🤖 AI Summary
This work addresses a critical limitation in existing fairness definitions for generative models, which focus solely on balancing generation probabilities across sensitive groups while neglecting disparities in generation quality, thereby yielding fragile fairness evaluations. To remedy this, we propose a novel paradigm termed Equal Generative Treatment (EGT), which requires that all sensitive groups exhibit comparable generation quality as measured by f-divergence, and we uncover an intrinsic coupling between EGT and overall model performance. To operationalize this principle, we develop a min-max optimization–based fine-tuning strategy that significantly improves fairness in generation quality across groups in both image and text generation tasks, without compromising overall model competitiveness.
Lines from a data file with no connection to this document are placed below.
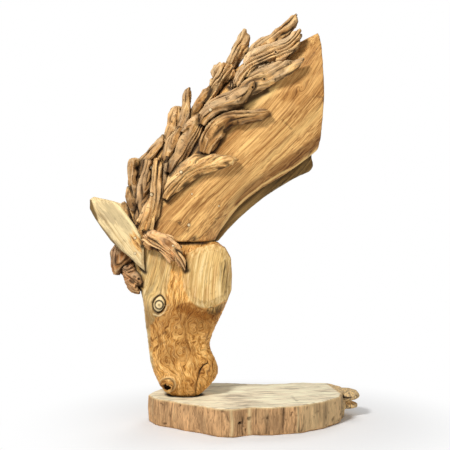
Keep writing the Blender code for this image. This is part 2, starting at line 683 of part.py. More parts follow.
# The forelock and the brow's strips, their depths told from the sheet
FORELOCK = [
    ("forelock_upper", [(132, 239, 8), (123.5, 252, 10.8), (118.6, 263, 7), (116.4, 274.5, 3)], (-2, -2), 18),
    ("forelock_lower", [(127, 265, 8), (135, 276, 10.5), (143, 280.5, 7.2), (148.5, 283.5, 3)], (-4, -4), 16),
]
BROW_STRIP = ([(143.5, 238.5, 5.5), (152, 240, 8.6), (160, 243.5, 7.8), (167, 251, 5.8), (172, 260.5, 2.4)],
              (-28, -31), 6)
BROW_SEED = 3.3
# The second strand of a forked strip, joined to the first and told from the same depth
FORKS = {
    "brow": ([(156, 236.5, 4), (168, 242, 6.4), (176.5, 250, 6.4), (181, 259.5, 4.4), (186, 270, 1.6)],
             (-28, -30), 5.5),
    "forelock_lower": ([(129.5, 279, 5), (133.5, 286.5, 5.4), (137, 290.5, 4), (141.5, 289, 1.6)],
                       (-4, -4), 12),
    "grey_wedge": ([(183, 133, 2), (190.5, 125.5, 3.8), (199, 116.5, 2.2)], (-24, -23), 5),
    "gnarled_root": ([(276, 57, 4), (288, 53, 4.4), (296, 43.5, 3.4), (300.3, 33, 1.4)], (-26, -23), 5),
}


def make_lock(name, stations, depths, thickness, seed, fork, parts, cutters, side=-1, base=0.0):
    """A strip of the mane, with its fork where it has one."""
    lock = solid(name, lock_bm(stations, depths, thickness, seed, side, base), DRIFTWOOD, parts)
    if fork in FORKS:
        strand = solid(name + "_fork", lock_bm(*FORKS[fork], seed + 0.6, side, base), DRIFTWOOD, cutters)
        combine(lock, helper(strand), "UNION")
        keep_largest(lock)
    return lock


def main():
    for obj in list(bpy.data.objects):
        bpy.data.objects.remove(obj)
    parts = collection_named("driftwood_horse_head")
    cutters = collection_named("cutters")
    placed = [make_slab(parts, cutters), make_head(parts, cutters), *make_neck(parts)]
    rooms = [(obj, grown(obj, FIT_GAP, cutters)) for obj in placed]
    loose = []
    for side, tag in ((-1, "near"), (1, "far")):
        brow = make_lock(f"brow_strip_{tag}", *BROW_STRIP, BROW_SEED, "brow", parts, cutters, side)
        loose += [make_ear(f"ear_{tag}", side, parts), brow]
    for seed, row in enumerate(FORELOCK + NEAR_LOCKS + FAR_LOCKS):
        base = 0.0 if row in FORELOCK else NECK_JOINT_DEPTH
        loose.append(make_lock(*row, seed + 1.0, row[0], parts, cutters, base=base))
    for obj in loose:
        for other, room in rooms:
            if meet(obj, other):
                combine(obj, room, "DIFFERENCE")
        keep_largest(obj)
        rooms.append((obj, grown(obj, FIT_GAP, cutters)))


main()
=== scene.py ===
"""Driftwood horse head on a live-edge slab: the carved relief and the finish of every piece.

A grazing horse's head and neck of teak root stands with its muzzle on a slice of trunk. Each piece of the
frame is remeshed finely, carved along its own grain and given its own wood. Metres, +Z up, -Y is the front.
"""

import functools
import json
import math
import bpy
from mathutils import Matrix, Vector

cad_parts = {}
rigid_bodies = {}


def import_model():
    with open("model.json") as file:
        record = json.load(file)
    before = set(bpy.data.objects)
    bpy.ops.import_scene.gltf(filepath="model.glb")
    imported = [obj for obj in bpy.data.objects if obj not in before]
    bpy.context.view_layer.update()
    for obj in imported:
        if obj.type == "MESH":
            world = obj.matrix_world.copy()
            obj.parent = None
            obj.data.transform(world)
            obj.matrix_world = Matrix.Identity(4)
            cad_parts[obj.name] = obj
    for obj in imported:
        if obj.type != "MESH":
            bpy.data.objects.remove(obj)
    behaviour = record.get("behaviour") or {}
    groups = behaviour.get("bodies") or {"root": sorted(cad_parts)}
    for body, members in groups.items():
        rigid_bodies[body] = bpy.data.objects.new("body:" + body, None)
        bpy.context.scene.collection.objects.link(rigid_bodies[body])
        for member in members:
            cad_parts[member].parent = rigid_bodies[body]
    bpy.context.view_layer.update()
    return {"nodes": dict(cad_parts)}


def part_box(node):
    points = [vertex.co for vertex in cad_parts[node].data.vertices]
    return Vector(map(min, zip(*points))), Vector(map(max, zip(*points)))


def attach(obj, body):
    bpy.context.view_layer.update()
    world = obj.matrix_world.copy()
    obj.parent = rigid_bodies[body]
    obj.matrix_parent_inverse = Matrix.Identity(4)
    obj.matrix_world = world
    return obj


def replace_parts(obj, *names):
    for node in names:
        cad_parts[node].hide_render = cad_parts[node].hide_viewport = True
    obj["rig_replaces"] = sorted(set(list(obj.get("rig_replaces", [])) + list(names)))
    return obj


bl_info = {
    "name": "Driftwood Horse Head",
    "version": (1, 0, 0),
    "blender": (4, 5, 0),
    "location": "3D View > Sidebar > Horse Head",
    "description": "Carves and finishes a driftwood horse head around its solid frame",
    "category": "Object",
}

import bmesh
import bpy
import numpy as np
from bpy.props import FloatProperty, FloatVectorProperty, PointerProperty
from bpy.types import Operator, Panel, PropertyGroup
from mathutils import Vector
from mathutils.bvhtree import BVHTree

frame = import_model()

# The squared-up elevation that places are told in: columns run right and rows run down. The head's block runs
# from the seam with the neck down to the slab, which gives the size of a square
SEAM_ROW = 241.3
SLAB_TOP_ROW = 394.5
ORIGIN_COLUMN = 255.5
HEAD_BOTTOM, HEAD_TOP = (corner.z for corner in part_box("head"))
SQUARE = (HEAD_TOP - HEAD_BOTTOM) / (SLAB_TOP_ROW - SEAM_ROW)

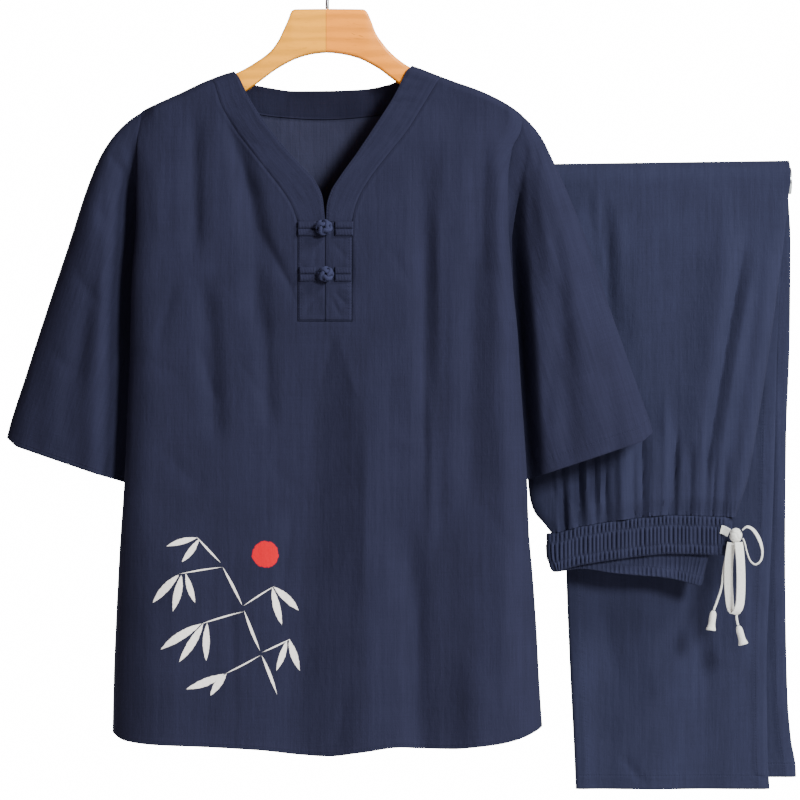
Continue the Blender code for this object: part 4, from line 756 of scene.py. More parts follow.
def armhole(side, z):
    """Half depth of the armhole."""
    middle = (side.top + side.under) / 2
    half = (side.top - side.under) / 2
    return ARMHOLE_HALF * np.sqrt(np.clip(1 - np.abs((z - middle) / half) ** 3, 0, None))


def body_edge(side, z):
    return BODY["left" if side.sign < 0 else "right"](z)


def turned_x(side, z, f):
    """X on a panel's turned edge, from its seam (f = 0) to the flat (1)."""
    angle = np.radians(lerp(-BODY["tuck"](z), 90, f))
    turned_in = body_edge(side, z) - side.sign * BODY["turn"](z) * (1 - np.cos(angle))
    at_top = side.end - side.sign * FAN_WIDTH * f
    return lerp(at_top, turned_in, smooth((side.top - FAN_START - z) / FAN_DROP))


def turned(side, face, z, f):
    """A point on a panel's turned edge."""
    tuck = np.radians(BODY["tuck"](z))
    angle = lerp(-tuck, math.pi / 2, f)
    share = (np.sin(angle) + np.sin(tuck)) / (1 + np.sin(tuck))
    x = turned_x(side, z, f)
    open_seam = SIDE_GAP * (1 - smooth(BODY["tuck"](z) / OPEN_TUCK)) * (1 - f)
    away = RIDGE_GAP + open_seam + lerp(armhole(side, z), depth(face, x, z), share)
    return placed(x, outward(face) * away, z)


def flat_x(x_at_placket, z):
    """X of a panel's column under the placket's foot, as the body widens."""
    ends = [turned_x(SIDES[s], PLACKET_LOW, 1.0) for s in ("left", "right")]
    share = (x_at_placket - ends[0]) / (ends[1] - ends[0])
    return lerp(turned_x(SIDES["left"], z, 1.0), turned_x(SIDES["right"], z, 1.0), share)


def finer(points, steps):
    """A smooth curve through the points, with steps between each two."""
    points = np.array(points, float)
    places = np.arange(len(points))
    at = np.linspace(0, len(points) - 1, (len(points) - 1) * steps + 1)
    return np.stack([through(list(zip(places, column)))(at) for column in points.T], axis=-1)


def moved_out(line, gap, clockwise):
    """A seam's other edge, at a gap."""
    line = np.array(line, float)
    along = np.concatenate((line[1:2] - line[:1], line[2:] - line[:-2], line[-1:] - line[-2:-1]))
    along /= np.linalg.norm(along, axis=1, keepdims=True)
    side = along[:, ::-1] * ((1, -1) if clockwise else (-1, 1))
    return line + side * gap


def over_ridge(x_top, x_low):
    """Points (x, z) of a line from the ridge to where the cloth has turned over the arm."""
    x = lerp(x_top, x_low, WRAP)
    return np.stack((x, RIDGE(x) - WRAP_DROP * WRAP), axis=-1)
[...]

This study is the first to formally incorporate generation quality into the fairness framework, establishing a theoretical foundation for fair generative modeling.
📝 Abstract
Fairness is a crucial concern for generative models, which not only reflect but can also amplify societal and cultural biases. Existing fairness notions for generative models are largely adapted from classification and focus on balancing the probability of generating samples from each sensitive group. We show that such criteria are brittle, as they can be met even when different sensitive groups are modeled with widely varying quality. To address this limitation, we introduce a new fairness definition for generative models, termed as equalized generative treatment (EGT), which requires comparable generation quality across all sensitive groups, with quality measured via a reference f-divergence. We further analyze the trade-offs induced by EGT, demonstrating that enforcing fairness constraints necessarily couples the overall model quality to that of the most challenging group to approximate. This indicates that a simple yet efficient min-max fine-tuning method should be able to balance f-divergences across sensitive groups to satisfy EGT. We validate this theoretical insight through a set of experiments on both image and text generation tasks. We demonstrate that min-max methods consistently achieve fairer outcomes compared to other approaches from the literature, while maintaining competitive overall performance for both tasks.